Four existing structures in The Barlow commercial center would be converted to guest rooms and attendant features, with the idea of providing lodging to those who come to enjoy the artisanal food and beverage producers and other retail establishments in The Barlow, as well as providing an entree to the downtown core.

Although part of the approved Barlow project, the hotel has a number of hurdles to clear for approval, Planning Director Kenyon Webster said. The project would be subject to public input and official hearings, including consideration of a negative declaration if initial studies indicate a full environmental impact report is not needed.

Once city staff have reviewed the project, it would need to go to Sebastopol's Design Review Board for approval, need approval of a use permit from the Planning Commission, and City Council approval of a variance from flood ordinance regulations, Webster said.

"Sonoma County tourism is growing. Right now, typically, Healdsburg or Sonoma - that's where all the tourism seems to be," Aldridge said. "But they now have a third choice, and I might argue, a more interesting choice."

The hotel would represent a potential boon to Sebastopol, increasing prospective transit occupancy tax revenue by a projected $300,000 annually - roughly doubling current collections, Mayor Robert Jacob said.

The hotel proposal says it would provide the equivalent of 60 to 80 new jobs.

It would also add to the city's relatively low inventory of hotel and motel rooms in a community seeking to extend its capacity for tourism, at a price level — $200 to $300 a night — not available in the community, Jacob said.

Sebastopol currently has the 31-room Sebastopol Inn just across Highway 12 from The Barlow, and the 82-room Fairfield Inn & Suites by Marriott on Highway 116 at the south end of town.

The owner of the French Garden restaurant on the west side of town has permit approval for an 18-room hotel, Webster said, though it's not clear when construction is planned.

Aldridge and project manager Peter Stanley, who worked on the entire Barlow development, said the beauty of the Hotel Barlow is what Stanley calls "the synergies that could happen with people who are there 24 hours a day."

A round-the-clock presence "to me is what sort of livens up a downtown," Stanley said. "There's this energy all the time.
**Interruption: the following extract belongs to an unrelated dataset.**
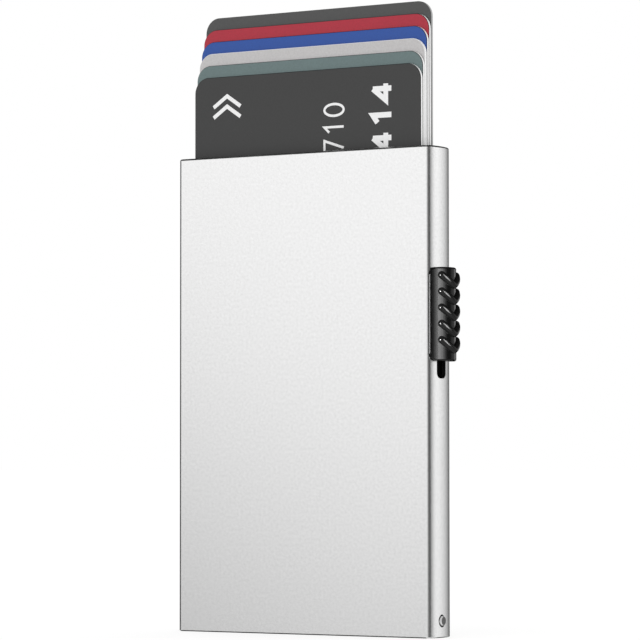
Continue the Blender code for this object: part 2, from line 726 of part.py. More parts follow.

It doesn't just go dark."

The project requires three of four buildings used for the hotel to be augmented by second stories to accommodate guests rooms, a fitness center, wellness center and other amenities, according to the proposal.
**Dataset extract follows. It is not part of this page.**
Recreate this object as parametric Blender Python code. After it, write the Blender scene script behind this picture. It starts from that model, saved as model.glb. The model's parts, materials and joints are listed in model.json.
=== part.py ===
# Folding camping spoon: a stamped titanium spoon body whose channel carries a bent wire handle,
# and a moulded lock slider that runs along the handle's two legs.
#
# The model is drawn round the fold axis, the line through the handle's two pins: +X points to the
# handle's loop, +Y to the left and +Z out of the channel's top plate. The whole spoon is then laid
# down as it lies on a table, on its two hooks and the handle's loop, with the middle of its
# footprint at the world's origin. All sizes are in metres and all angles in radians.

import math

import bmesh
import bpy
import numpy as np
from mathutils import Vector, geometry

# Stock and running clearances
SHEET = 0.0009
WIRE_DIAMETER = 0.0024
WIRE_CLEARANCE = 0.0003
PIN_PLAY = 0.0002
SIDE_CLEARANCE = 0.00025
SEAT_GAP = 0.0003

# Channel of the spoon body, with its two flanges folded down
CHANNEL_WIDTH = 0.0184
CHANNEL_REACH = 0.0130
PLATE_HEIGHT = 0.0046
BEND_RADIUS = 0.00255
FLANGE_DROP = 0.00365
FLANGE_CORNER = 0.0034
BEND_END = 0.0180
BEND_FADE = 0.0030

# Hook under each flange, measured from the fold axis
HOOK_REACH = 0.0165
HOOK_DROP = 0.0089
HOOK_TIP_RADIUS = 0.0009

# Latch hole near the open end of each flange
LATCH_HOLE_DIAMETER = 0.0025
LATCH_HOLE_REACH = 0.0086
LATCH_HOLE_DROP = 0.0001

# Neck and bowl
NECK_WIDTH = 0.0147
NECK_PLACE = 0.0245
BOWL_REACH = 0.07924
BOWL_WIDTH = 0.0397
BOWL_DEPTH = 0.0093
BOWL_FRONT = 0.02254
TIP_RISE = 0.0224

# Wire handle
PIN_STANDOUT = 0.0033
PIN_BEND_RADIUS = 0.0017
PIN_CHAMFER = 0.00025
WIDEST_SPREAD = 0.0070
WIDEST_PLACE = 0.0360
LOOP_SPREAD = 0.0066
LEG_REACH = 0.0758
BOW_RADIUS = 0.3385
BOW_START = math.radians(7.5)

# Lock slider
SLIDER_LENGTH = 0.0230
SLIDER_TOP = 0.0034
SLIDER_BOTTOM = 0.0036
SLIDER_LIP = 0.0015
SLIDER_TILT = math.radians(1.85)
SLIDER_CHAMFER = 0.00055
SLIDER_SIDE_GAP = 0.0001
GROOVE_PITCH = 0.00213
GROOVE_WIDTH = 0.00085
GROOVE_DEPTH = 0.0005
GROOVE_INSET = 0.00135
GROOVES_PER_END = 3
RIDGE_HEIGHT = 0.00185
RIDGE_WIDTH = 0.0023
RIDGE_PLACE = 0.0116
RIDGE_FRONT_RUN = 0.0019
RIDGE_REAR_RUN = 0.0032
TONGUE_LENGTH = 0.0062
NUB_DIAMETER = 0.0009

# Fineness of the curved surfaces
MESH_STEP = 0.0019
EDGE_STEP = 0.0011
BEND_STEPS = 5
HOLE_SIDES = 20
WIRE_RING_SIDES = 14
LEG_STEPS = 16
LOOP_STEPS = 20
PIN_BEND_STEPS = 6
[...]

That includes the north end of an elongated building occupied by the new Community Market.

The hotel "will be a place," said Aldridge, "where you can eat really healthy, relax, exercise and then walk out of the hotel property into The Barlow community and downtown Sebastopol."

Plans include providing a fleet of beach cruiser bicycles for use by hotel guests so they can leave their cars behind when exploring central Sebastopol or riding local bike trails, Aldridge said.

The Barlow is in escrow to buy the defunct Shamrock batch concrete plant a short way up Morris Street to ensure plenty of parking, Aldridge said.

Aldridge and his associates obtained City Council approval last July of a zoning amendment that opened the way for hotel development.

Conversion of buildings that had been intended for retail use means the hotel would produce less traffic, Webster and others said. In addition, vehicle trips associated with places of lodging typically occur off peak-hours.

"We'll see what the study says," Webster said.